Mihalik was stuck behind standout Kylie Hoff a year ago. Consequently, she served as the team’s defensive specialist, which curtailed her playing time. With Hoff graduating, Mihalik slid from the outside back row to the middle, giving her more ground to cover. She’s relishing the added responsibility.

“I enjoy having more of a leadership role on the court,” Mihalik said.

Naturally soft-spoken, the 5-foot-6 senior lets her game speak volumes. Mihalik is always in control. That’s no small feat when you’re constantly digging out opposing hitters’ blasts.

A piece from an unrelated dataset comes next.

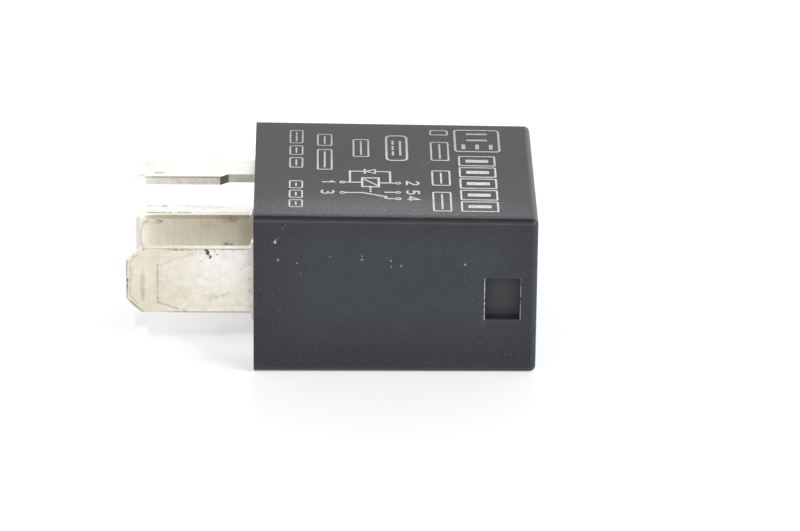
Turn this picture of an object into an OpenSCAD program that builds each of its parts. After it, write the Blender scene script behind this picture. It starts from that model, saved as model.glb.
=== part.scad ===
// Five-blade changeover micro relay: a plug-in cover and base, with its coil,
// magnet frame, hinged armature and contacts inside.
// It lies on its wide face. +X runs from the blades to the closed end of the
// cover, +Y across the wide face and +Z up. The origin is the middle of the
// cover's rim, where the relay seats on its socket. Sizes are in millimetres.

/* [Cover] */
// Length of the cover from the rim to the closed end
body_l = 25; // [24.6:0.1:27]
// Width of the cover across its wide face, at the rim
body_w = 22.5; // [22.4:0.1:23.4]
// Thickness of the cover between its wide faces, at the rim
body_h = 15; // [14.6:0.1:15.6]
// Thickness of the cover's walls
wall = 1.1; // [0.9:0.05:1.15]
// How far each tapered side comes in at the closed end
draft = 0.146; // [0.05:0.01:0.2]
// Radius of the long edges at the rim
edge_r_rim = 0.62; // [0.35:0.01:0.8]
// Radius of the long edges at the closed end
edge_r_cap = 0.5; // [0.2:0.01:0.6]
// Rounding between the sides and the closed end
cap_r = 0.55; // [0.3:0.05:0.8]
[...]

Mihalik’s 443rd dig of the season started Hermantown’s final point in a thrilling, five-game win over Rush City in Saturday’s section final. Fittingly, it went to Thomas, then to Bolen.

Match point.

Wasbotten says Mihalik has improved every night. She waited her turn at libero, and has seized the chance. The coach is accustomed to having more vocal players at the position, but what Mihalik lacks in sound, she makes up for with smarts.

“The best part is she does not get riled up,” Wasbotten said. “She can shank a pass, then the next one’s on the money. She’s very volleyball-smart; her volleyball IQ is very good, and that’s a big part of that position.”


Perhaps the only thing flashy about Mihalik on the floor is her white libero jersey.

“She definitely has a quiet side, but when the game’s on the line, you know that she’s the most dependable person to have back there,” Thomas said.

Entering the year, Wasbotten challenged Mihalik to average six digs per game. She’s at 5.2 right now, but that’s more a result of the Hawks’ dominance than anything else. So often, their matches are lopsided. Simply, there haven’t been an abundance of volleys and points with which to pad stats.

In fact, the nailbiter against Rush City was Hermantown’s first five-gamer of the fall.

Aside from her defense, Mihalik has served at a 97-percent clip (391-for-403), with 24 aces.

The Hawks are one of three Northland representatives at the state tournament. Collectively, the trio will try to notch the region’s first win there since Esko in 2011. Even more dubious, no local team has won its quarterfinal since Hibbing in 2009.


Tough draw for Grand Rapids


If Grand Rapids was still floating Sunday morning after its quick dispatch of Cambridge-Isanti in the Section 7AAA championship the night before, all it took to ground the Thunderhawks was a glimpse at the state tournament bracket.

Their reward? A date with top-seeded, nationally ranked and defending champion Eagan (28-1).

Grand Rapids (22-8) will see its second Iowa commit in less than a week in today’s 9 a.m. quarterfinal. The Wildcats’ leader, senior Brie Orr, is headed to the Hawkeyes, where she eventually will be teammates with Claire Sheehan, the Cambridge-Isanti star.

Fellow senior Alyssa Doucette also is destined for Division I (Missouri State). Senior hitter Taylor Olstad will play at Division II St. Cloud State.

There is plenty more talent, but you get the idea.

“We understand that we’re going to have to be close to flawless,” Thunderhawks coach Bryan Fideldy said.

Twenty-two of Eagan’s 28 wins have been sweeps.

Against the Bluejackets on Saturday, the Thunderhawks tailored their game plan around forcing Sheehan’s teammates to beat them. But that won’t be a viable game plan this morning. The Wildcats simply have too many options, too much depth. They can attack defenses in a variety of ways.


Grand Rapids comes in with some momentum, having won its first section title since 2013 despite being a No. 4 seed. Balance is a bonus for the Thunderhawks, with five players totaling at least 100 kills. Their objective today is to focus on themselves, play loose and not dwell on Eagan’s resume.

“The biggest thing for us is to control what we can control, watch our own bobber,” Fideldy said.


Cook County back for more

Longtime Cook County coach Pam Taylor admitted last year that she was starting to wonder if the Vikings ever would qualify for state. With Cook County’s recent swift trek through Section 7A, no state berths in Taylor’s first 32 years as coach has given way to two trips in two years.

The Vikings (22-3) are on a roll, and they open against Caledonia (28-5) at 3 p.m. today in a Class A quarterfinal.

Last November, Cook County took a 25-0 record to Xcel, the state’s last remaining undefeated team. The Meredith Sutton-led Vikings aren’t unblemished this time around, but they haven’t lost since Sept. 17, a string of 17 straight victories.

In St. Paul, Cook County will look to become the first Class A team from the Northland to win a state match since Chisholm in 2007.